Friday, December 13, 2019

December 13, 1961 -- Michigan Avenue Sees First Hotel in 40 Years

marriott.com

December 13, 1961 – In ceremonies that officially mark the completion of foundation work, the new hotel under construction at the northeast corner of Delaware Place and Michigan Avenue is officially named the Continental.  Several hundred civic and business leaders are on hand for a ceremony that marks the first hotel to be built on North Michigan Avenue in four decades.  The hotel will rise 15 stories and cost $15 million with a total of 400 rooms, meeting rooms, and a swimming pool on the top floor.  The Continental is long gone.  It is today a Westin.

landscapearchitecturemagazine.com
December 13, 2014 – Although visitors will still be kept from walking on new sod and a section of the children’s play area won’t be finished until the spring of 2015, Maggie Daley Park opens at 11:30 a.m.  Replacing the Bicentennial Plaza east of Columbus Drive between Randolph and Monroe Streets, the park is named for the former Mayor Richard M. Daley’s wife, who died from breast cancer in 2011.  Under the guidance of landscape architect Michael Van Valkenburgh, the 27-acre park takes two years to construct at a cost of $60 million.  The park features a one-quarter-mile ice skating ribbon, tennis courts, rock-climbing walls, and a Play Garden, along with the Richard and Annette Bloch Cancer Survivors Garden, as well as many other features.  Mayor Rahm Emanuel is especially impressed with the children’s playground, saying, “It will allow kids to challenge themselves and do things they didn’t know they could do.”  [Chicago Tribune, December 13, 2014]  

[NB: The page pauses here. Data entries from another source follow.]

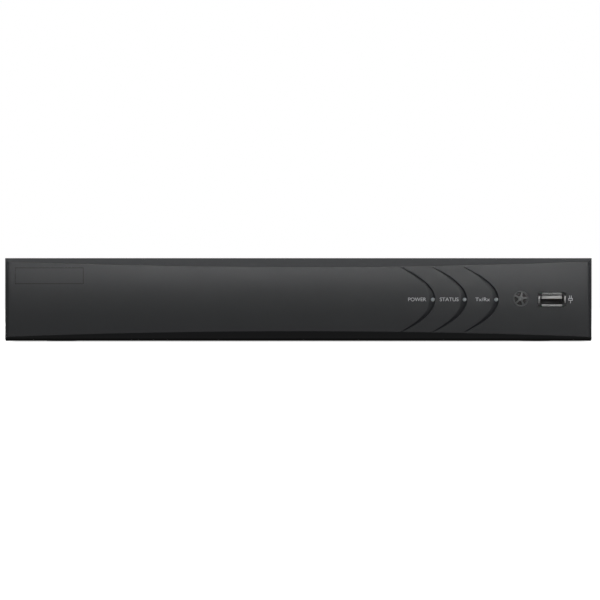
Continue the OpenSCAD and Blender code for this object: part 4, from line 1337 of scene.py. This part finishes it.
@dataclass
class Front(Assembly):
    """The moulded front with its lamps, remote window, USB mouth and small legends."""

    bow: float = 4.2
    edge_radius: float = 2.8
    film: float = 0.03
    legend_height: float = 1.95
    legends: tuple[tuple[str, float, float], ...] = (
        ("POWER", -8.45, 9.6),
        ("STATUS", -8.3, 10.0),
        ("Tx/Rx", -7.35, 7.8),
    )
    usb_after_lamp: float = 30.0
    mark_after_usb: float = 9.9
    badge_inset: Flat = (23.9, 9.5)
    badge_half: Flat = (18.35, 4.25)
    badge_depth: float = 0.35
    seal_width: float = 0.45
    seal_lengths: int = 8
    tongue_drop: float = 0.4
    lens_radii: Flat = (1.5, 3.4)
    lens_gap: float = 0.5
    lens_depths: Flat = (1.2, 1.37)
    lens_count: int = 5
    first_lens: float = 43.0
    usb_contacts: tuple[float, ...] = (-3.5, -1.0, 1.0, 3.5)
    usb_springs: Flat = (-2.6, 2.6)
    shell_half: Flat = (6.6, 2.75)
    coats = (
        (Stock.bezel, 0.22, "front_bezel"),
        (Stock.lamp, 0.12, "power_light_pipe", "status_light_pipe", "network_light_pipe"),
        (Stock.wheel, 0.1, "ir_window"),
        (Stock.upright_board, 0.0, "front_board"),
        (Stock.diode, 0.0, "indicator_leds"),
        (Stock.window, 0.15, "ir_receiver"),
        (Stock.socket_steel, 0.08, "usb_shells"),
        (Stock.pale, 0.12, "usb_insulators"),
    )

    def build(self, shop: Workshop) -> None:
        """Adds the front's pieces."""
        self.low, self.high = shop.box("front_bezel")
        reach = self.high.x - self.edge_radius
        self.bend = (reach**2 + self.bow**2) / (2 * self.bow)
        self.middle = shop.centre("power_light_pipe").z
        self.print_legends(shop)
        self.badge_edge(shop)
        self.window_lenses(shop)
        self.usb_sockets(shop)

    def face(self, x: float) -> float:
        """The front face's Y at that X."""
        return self.low.y + self.bend - math.sqrt(self.bend**2 - x**2)

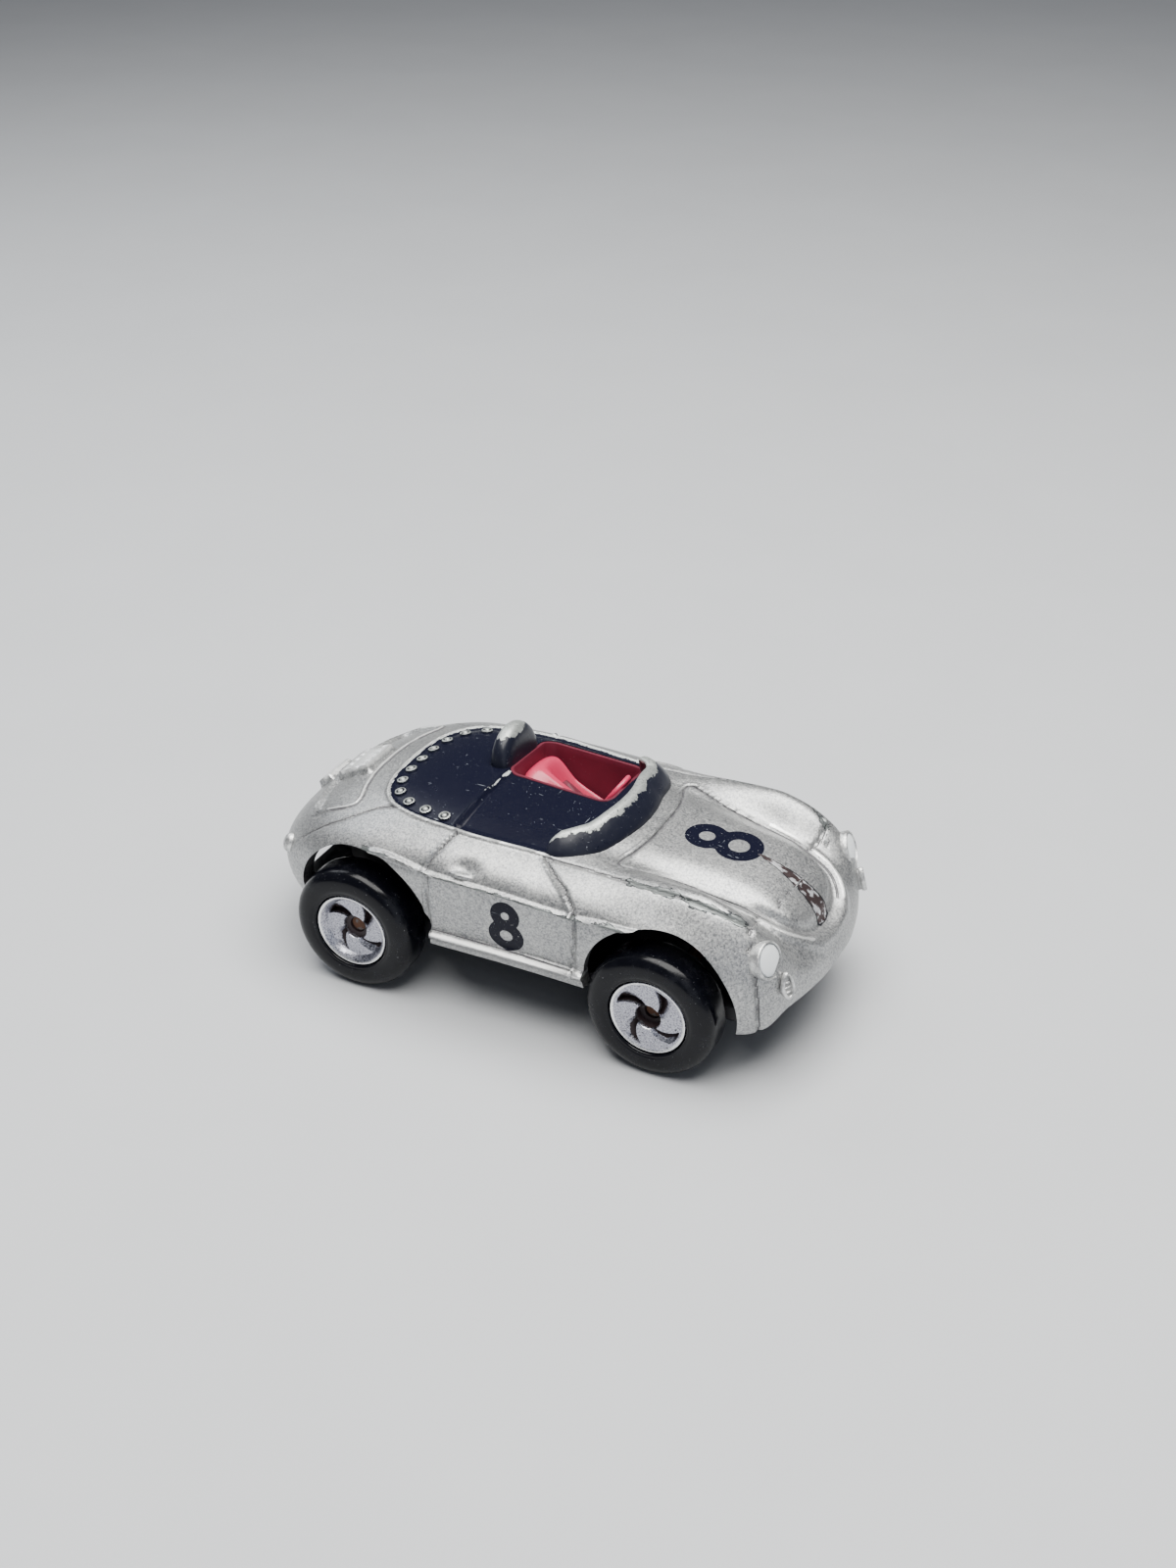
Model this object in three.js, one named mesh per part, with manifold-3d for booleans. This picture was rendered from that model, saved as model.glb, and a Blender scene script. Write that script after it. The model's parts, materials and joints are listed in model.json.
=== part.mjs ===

December 13, 1882 – The Chicago Daily Tribune publishes an editorial in which it protests strongly against an elevated railroad in the city, saying:  “The public should organize its protest against any scheme of this kind with a promptness and emphasis that shall leave the Council no doubt about the popular disapproval which unquestionably prevails.  There is neither necessity nor demand for elevated railways in Chicago.” [Chicago Daily Tribune, December 13, 1882] The editorial goes on to remind those behind the elevated scheme of a provision in the Illinois Constitution that “private property shall not be taken or damaged for public use without just compensation ... such compensation, when not made by the State, shall be ascertained by a jury.”  Using this constitutional provision, the writers go on to say, “Probably the full significance of this constitutional provision has not occurred to the gentlemen who are so eager to supply Chicago with an elevated railway system which Chicago doesn’t want.  They may discover that their purses, long as they are, will not hold out to satisfy the owners of the property which they propose to destroy.”  It took another ten years of wrangling, but the elevated system’s first train left the station in June of 1892.


December 13, 1951 – Illinois Governor Adlai Stevenson II, Indiana Governor Henry Schricker and Cook County Board President William Erickson come together to dedicate the Calumet Expressway and its Tri-State Parkway extension, extending from U. S. Route 41 in Hammond to Doty Avenue and 130th Street in Chicago.  The new parkway allows motorists to bypass the industrial areas of northern Indiana and South Chicago in order to connect with a national toll road that will cross Indiana and Ohio and join the existing Pennsylvania turnpike.